Zof Reliability Team · May 7, 2026 · 22 min read · Updated May 19, 2026
The problem with context-free automation
When automation lacks system context, it defaults to breadth: run everything, hope something fails usefully. That model collapses under modern release velocity and creates flaky, expensive pipelines.
Context-free tools also struggle to explain decisions. Stakeholders cannot answer why a particular check ran for a particular pull request.
What a System Graph contains
Graph primitives
- Services and APIs with dependency edges
- User and batch workflows across surfaces
- Tests and checks mapped to workflows
- Incidents and defects linked to components
- Environments and deployment topology
- Integrations and third-party dependencies
Code, services, APIs, workflows, tests, incidents, environments
The graph ingests metadata from repositories, service catalogs, observability, ticketing, and CI, not proprietary snapshots that rot overnight. It prioritizes relationships: which workflow crosses which API, which test guards which path.
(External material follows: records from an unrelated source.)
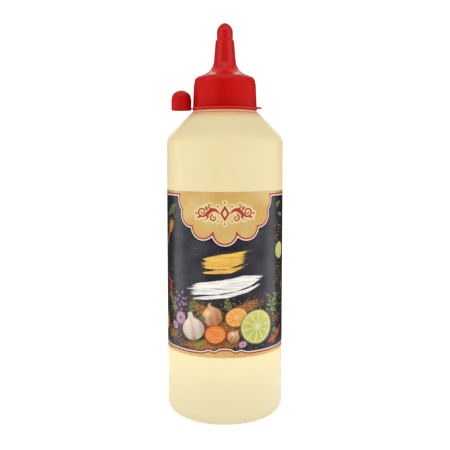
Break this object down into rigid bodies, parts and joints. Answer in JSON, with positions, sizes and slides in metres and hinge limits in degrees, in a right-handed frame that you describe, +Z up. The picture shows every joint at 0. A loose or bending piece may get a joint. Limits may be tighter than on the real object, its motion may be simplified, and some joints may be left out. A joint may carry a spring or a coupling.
{
  "type": "mayonnaise squeeze bottle",
  "caption": "Round squeeze bottle full of mayonnaise, with a sloped shoulder, a wrap label, a red screw cap with a pointed spout and a tethered tip cap.",
  "frame": {"origin": "centre of the base, in the plane that the bottle stands on", "axes": "+Z up along the bottle's axis, -Y towards the front of the label, -X towards the tip cap"},
  "size_m": [0.065, 0.065, 0.2181],
  "materials": {
    "bottle_plastic": "translucent satin polyethylene, cream with the mayonnaise behind it",
    "mayonnaise": "thick pale yellow sauce",
    "label_print": "printed film, slate ground with a gold plaque and food pictures",
    "cap_plastic": "red moulded plastic, semi-gloss"
  },
  "bodies": {
    "root": {"bottle": "bottle_plastic", "mayonnaise": "mayonnaise", "label": "label_print", "screw_cap": "cap_plastic", "tip_cap_tether": "cap_plastic"}
  },
  "joints": []
}
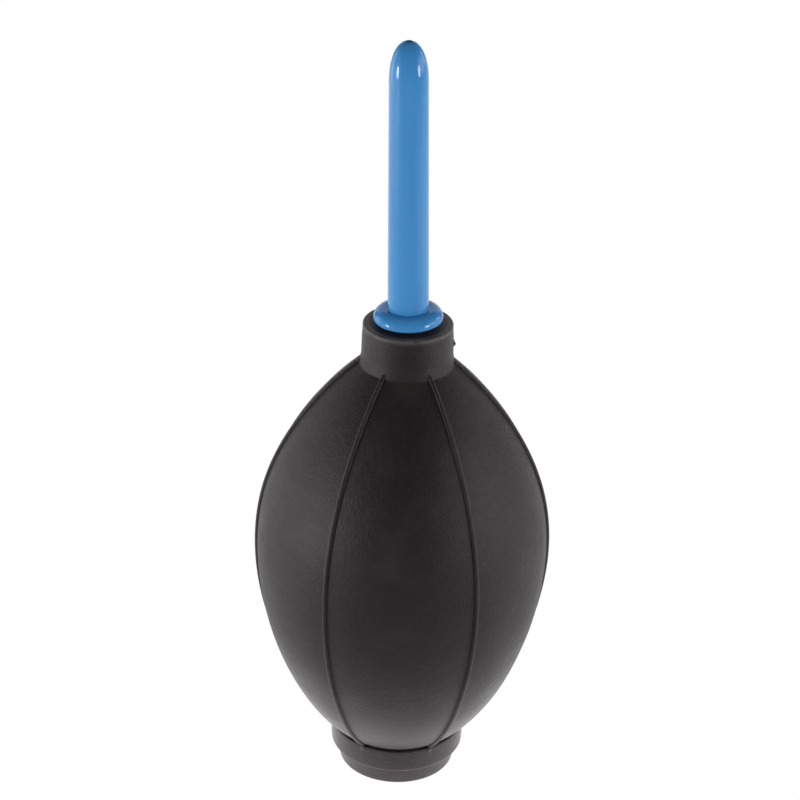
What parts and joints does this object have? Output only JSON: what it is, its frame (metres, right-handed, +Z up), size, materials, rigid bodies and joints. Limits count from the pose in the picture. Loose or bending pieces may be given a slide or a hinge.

Environments are first-class so fleets know where execution is allowed and what data classifications apply.
Change impact analysis
When a change lands, the graph computes affected nodes: downstream services, workflows, and checks that should be reconsidered. Impact analysis turns "full regression" into "targeted validation with rationale."
Change impact fan-out
Change in service A ├─ dependent service B → targeted API checks ├─ workflow checkout → UI + integration fleet └─ historical incidents → extra reproduction cases
Targeted validation
Testing Fleets read impact output to build a minimal sufficient validation set. Targeting reduces minutes-to-signal and increases developer trust in results.
Risk scoring
Risk scores combine graph centrality, customer criticality, recent incidents, and change type. High-risk areas receive deeper checks; low-risk areas receive smoke validation.
Scores are tunable by reliability and product leaders, not hardcoded vendor heuristics alone.
Release readiness
Release readiness is a graph-backed decision: evidence that critical workflows are validated for this change, with open risks explicitly listed. It replaces subjective "we feel good" with documented coverage of what matters.
Incident reproduction
Incidents annotate the graph. When a similar change appears, fleets can replay reproduction paths and compare telemetry signatures. Reproduction time drops when the system remembers prior failures.
How the graph guides fleets
Planners query the graph; executors respect environment policy; observers write evidence back to nodes; maintainers update check mappings when structure changes. The graph is the shared language between humans and agents.
Final takeaway
Software reliability at enterprise scale requires a System Graph. Without it, agents and scripts alike will misallocate effort. With it, validation and remediation become precise, explainable, and auditable.